Wenn der Dünger aus der Kläranlage kommt
Seit November 2011 läuft im Verbandsklärwerk in Griesheim ein Pilotprojekt: Aus Klärschlamm wird dort der Rohstoff Phosphor gewonnen, der künftig als Dünger in der Landwirtschaft eingesetzt werden soll. Erste Erfolge vermeldeten die Verantwortlichen gestern Vormittag beim Besuch der Grünen-Politiker Thomas Marwein und Peter Meiwald.
Offenburg. MgNH4PO4 * 6H2O: Das ist die chemische Formel des hellen Pulvers, das die Verbandskläranlage im Offenburger Ortsteil Griesheim als Rohstoff für die Landwirtschaft produziert. Im November hat dort in der früheren Halle zur Klärschlammtrocknung ein Pilotprojekt begonnen: Aus dem Klärschlamm, der auch von rund 85 000 Ortenauern verursacht wird, wird der Rohstoff Phosphor gewonnen, genauer gesagt Magnesium-Ammonium-Phosphat (MAP). Ein Teil des Schlamms landet also nicht in einer Verbrennungsanlage, sondern kann noch als Dünger eingesetzt werden.
Erste Zwischenbilanz
Beim Besuch des umweltpolitischen Sprechers der Bundestagsfraktion von Bündnis 90/Die Grünen, Peter Meiwald, und des Offenburger Landtagsabgeordneten Thomas Marwein berichteten die Verantwortlichen gestern von den ersten Erfolgen der rund 650 000 Euro teuren Anlage, deren Bau komplett vom Land Baden-Württemberg gefördert wurde.
»Es läuft stabil, und der Energieeinsatz ist gering«, bilanzierte der Geschäftsführer des Abwasserzweckverbands Raum Offenburg (AZV), Ralph-Edgar Mohn. 35 Kilogramm ließen sich aus acht Kubikmetern Klärschlamm gewinnen. Fünf bis zehn Prozent des gesamten Klärschlamms – seit 2003 waren es im Abwasserzweckverband rund 6500 Tonnen – landen in der Anlage. Davon werden derzeit bis zu 40 Prozent des vorhandenen Phosphats filtriert. Der Dünger, der mit der Pilotanlage produziert wird, sei zwar teurer als konventionelle Produkte.

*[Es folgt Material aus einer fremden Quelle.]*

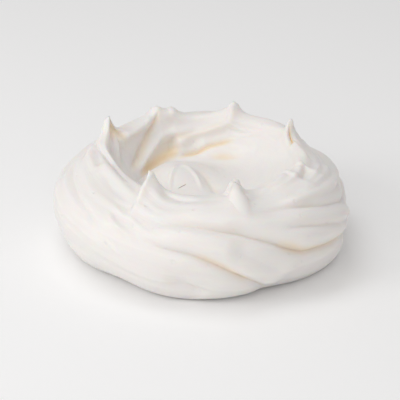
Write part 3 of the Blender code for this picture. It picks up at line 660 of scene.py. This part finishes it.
def folded_nest(azimuth, across):
    """Points of the finished nest (across, around, 3) and how much painted shade tints each crease."""
    points = plain_nest(azimuth, across)
    lift = np.zeros(points.shape[0] * points.shape[1])
    crease_shade = np.zeros_like(lift)
    press_wall_folds(azimuth, across, lift, crease_shade)
    press_floor_folds(points, across, lift, crease_shade)
    lift = lift.reshape(points.shape[:2]) + combed(azimuth, across)
    crease_shade = crease_shade.reshape(points.shape[:2])
    lift[-1] = lift[-1].mean()
    grip = smooth_step(points[..., 2] / GRIP_HEIGHT)
    points = points + outward(azimuth, across) * (lift * grip)[..., None]
    points[..., 2] = np.maximum(points[..., 2], 0.0)
    return points, crease_shade


# %% [markdown]
# ## How fine the mesh is
# In the finished piece, 512 columns run round the nest and 190 rows run from the edge of its foot to the
# top of its mound. That puts a point about every 0.4 mm. It is fine enough for the thinnest ridge to be
# real geometry, and it keeps the piece under 200,000 triangles.

# %% Work out the finished skin
COLUMNS = 512
ROWS = 190
azimuth = np.arange(COLUMNS) * 360.0 / COLUMNS
across = np.linspace(0.0, 1.0, ROWS)
plain = plain_nest(azimuth, across)
skin, crease_shade = folded_nest(azimuth, across)
skin_middle = 0.5 * (skin.min(axis=(0, 1)) + skin.max(axis=(0, 1)))
print("Skin size in mm:", np.round(np.ptp(skin.reshape(-1, 3), axis=0), 1))
print("Share of the skin with painted crease shade:", round(float((crease_shade > 0.3).mean()), 3))


# %% [markdown]
# ## Draw the section and turn it
# A potter would turn this bowl before touching it with a spoon, and the mesh is made in the same order.
# One vertex at the edge of the foot is extruded over the rim to the middle of the mound. Spin turns the
# line once round, the seam and the pole are merged, and the underside gets one flat face. The normals
# are recalculated, because a spin can leave the skin inside out.

# %% Draw the section
section_radius = 0.5 * np.ptp(plain[..., 0], axis=1) * MM
section_height = plain[..., 2].mean(axis=1) * MM
section = [Vector((r, 0.0, z)) for r, z in zip(section_radius, section_height)]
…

Allerdings gehe es darum, einen endlichen Rohstoff aus dem Abwasser zu gewinnen und auf diese Weise auch langfristig unabhängig von Phosphor-Vorkommen in teilweise politisch unsicheren Staaten zu werden. Oberbürgermeisterin Edith Schreiner betonte die Wichtigkeit, »neue Dinge offensiv anzugehen«. Sie stellte fest: »Wir sind der größte Pilotbetrieb in der ganzen Bundesrepublik.«
Entwickelt hat das Verfahren das Institut für Siedlungswasserbau, Wassergüte und Abfallwirtschaft (ISWA) der Universität Stuttgart in Zusammenarbeit mit dem Ingenieurbüro IAT Ingenieurberatung in Stuttgart. Werner Maier (IAT) erläuterte als »Vater des Verfahrens« den technischen Ablauf (siehe »Hintergrund«). Was die Kosten der Rohstoffrückgewinnung angeht, räumte er ein: »Aus wirtschaftlicher Sicht kann man es nicht machen.« Deshalb plädiere er für eine gesetzliche Verordnung zur Rückgewinnung, die sich über Gebühren finanzieren könnte.
So funktioniert die Phosphat-Anlage
Auf dem Weg vom Klärschlamm zum Phosphat wird der Schlamm zunächst in die Rückgewinnungsanlage geleitet, die auf 12 000 Kubikmeter ausgelegt ist. Dann geht es in mehreren Schritten voran: Zunächst wird der pH-Wert durch Zugabe von Schwefelsäure in einem ersten Behälter herabgesenkt (derzeit circa pH 5), um den Schlamm zu entwässern und die groben Sedimente als »Filterkuchen« abzutrennen. Unter Beigabe von Zitronensäure, Magnesiumoxid und Natronlauge wird das Filtrat in einen zweien Behälter gegeben, um sogenannte Störionen zu beseitigen und das Magnesium-Ammonion-Phosphat auszuscheiden. Es wird anschließend sedimentiert, sodass als Endprodukt ein helles Pulver aus der Anlage herauskommt.